| Requirement |
Write out each line beneath this one exactly as it reads.

| Source excerpt |
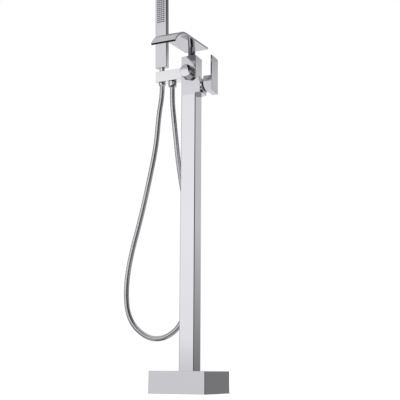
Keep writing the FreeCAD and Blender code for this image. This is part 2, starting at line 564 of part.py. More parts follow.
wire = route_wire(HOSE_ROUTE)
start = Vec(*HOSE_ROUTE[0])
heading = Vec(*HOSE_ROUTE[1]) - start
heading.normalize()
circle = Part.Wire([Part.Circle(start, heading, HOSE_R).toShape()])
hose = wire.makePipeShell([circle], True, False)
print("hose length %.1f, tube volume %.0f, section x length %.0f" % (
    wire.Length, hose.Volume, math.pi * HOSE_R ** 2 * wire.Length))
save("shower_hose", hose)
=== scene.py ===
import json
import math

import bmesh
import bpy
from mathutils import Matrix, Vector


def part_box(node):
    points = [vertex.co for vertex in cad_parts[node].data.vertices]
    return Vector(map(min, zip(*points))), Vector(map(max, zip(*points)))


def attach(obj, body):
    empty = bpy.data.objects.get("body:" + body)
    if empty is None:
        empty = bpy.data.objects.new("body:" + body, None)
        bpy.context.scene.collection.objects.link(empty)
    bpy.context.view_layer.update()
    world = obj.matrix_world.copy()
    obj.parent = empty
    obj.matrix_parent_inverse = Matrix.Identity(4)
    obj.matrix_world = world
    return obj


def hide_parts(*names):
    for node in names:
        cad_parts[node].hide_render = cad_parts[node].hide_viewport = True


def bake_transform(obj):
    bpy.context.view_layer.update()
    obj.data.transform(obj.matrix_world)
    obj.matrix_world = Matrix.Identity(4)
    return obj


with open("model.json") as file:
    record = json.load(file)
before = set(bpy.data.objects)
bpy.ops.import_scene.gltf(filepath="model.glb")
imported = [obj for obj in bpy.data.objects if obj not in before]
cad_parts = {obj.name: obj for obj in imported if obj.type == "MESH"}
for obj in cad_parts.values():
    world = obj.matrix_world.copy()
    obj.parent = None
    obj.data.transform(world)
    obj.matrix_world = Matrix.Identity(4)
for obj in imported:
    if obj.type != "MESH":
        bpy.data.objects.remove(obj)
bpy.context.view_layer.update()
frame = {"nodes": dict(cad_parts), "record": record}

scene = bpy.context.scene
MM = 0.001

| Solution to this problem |
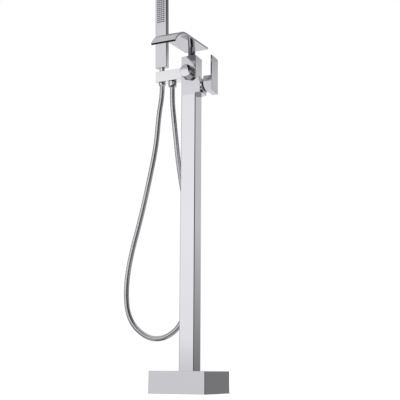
Keep writing the FreeCAD and Blender code for this image. This is part 2, starting at line 564 of part.py. More parts follow.
wire = route_wire(HOSE_ROUTE)
start = Vec(*HOSE_ROUTE[0])
heading = Vec(*HOSE_ROUTE[1]) - start
heading.normalize()
circle = Part.Wire([Part.Circle(start, heading, HOSE_R).toShape()])
hose = wire.makePipeShell([circle], True, False)
print("hose length %.1f, tube volume %.0f, section x length %.0f" % (
    wire.Length, hose.Volume, math.pi * HOSE_R ** 2 * wire.Length))
save("shower_hose", hose)
=== scene.py ===
import json
import math

import bmesh
import bpy
from mathutils import Matrix, Vector


def part_box(node):
    points = [vertex.co for vertex in cad_parts[node].data.vertices]
    return Vector(map(min, zip(*points))), Vector(map(max, zip(*points)))


def attach(obj, body):
    empty = bpy.data.objects.get("body:" + body)
    if empty is None:
        empty = bpy.data.objects.new("body:" + body, None)
        bpy.context.scene.collection.objects.link(empty)
    bpy.context.view_layer.update()
    world = obj.matrix_world.copy()
    obj.parent = empty
    obj.matrix_parent_inverse = Matrix.Identity(4)
    obj.matrix_world = world
    return obj


def hide_parts(*names):
    for node in names:
        cad_parts[node].hide_render = cad_parts[node].hide_viewport = True


def bake_transform(obj):
    bpy.context.view_layer.update()
    obj.data.transform(obj.matrix_world)
    obj.matrix_world = Matrix.Identity(4)
    return obj


with open("model.json") as file:
    record = json.load(file)
before = set(bpy.data.objects)
bpy.ops.import_scene.gltf(filepath="model.glb")
imported = [obj for obj in bpy.data.objects if obj not in before]
cad_parts = {obj.name: obj for obj in imported if obj.type == "MESH"}
for obj in cad_parts.values():
    world = obj.matrix_world.copy()
    obj.parent = None
    obj.data.transform(world)
    obj.matrix_world = Matrix.Identity(4)
for obj in imported:
    if obj.type != "MESH":
        bpy.data.objects.remove(obj)
bpy.context.view_layer.update()
frame = {"nodes": dict(cad_parts), "record": record}

scene = bpy.context.scene
MM = 0.001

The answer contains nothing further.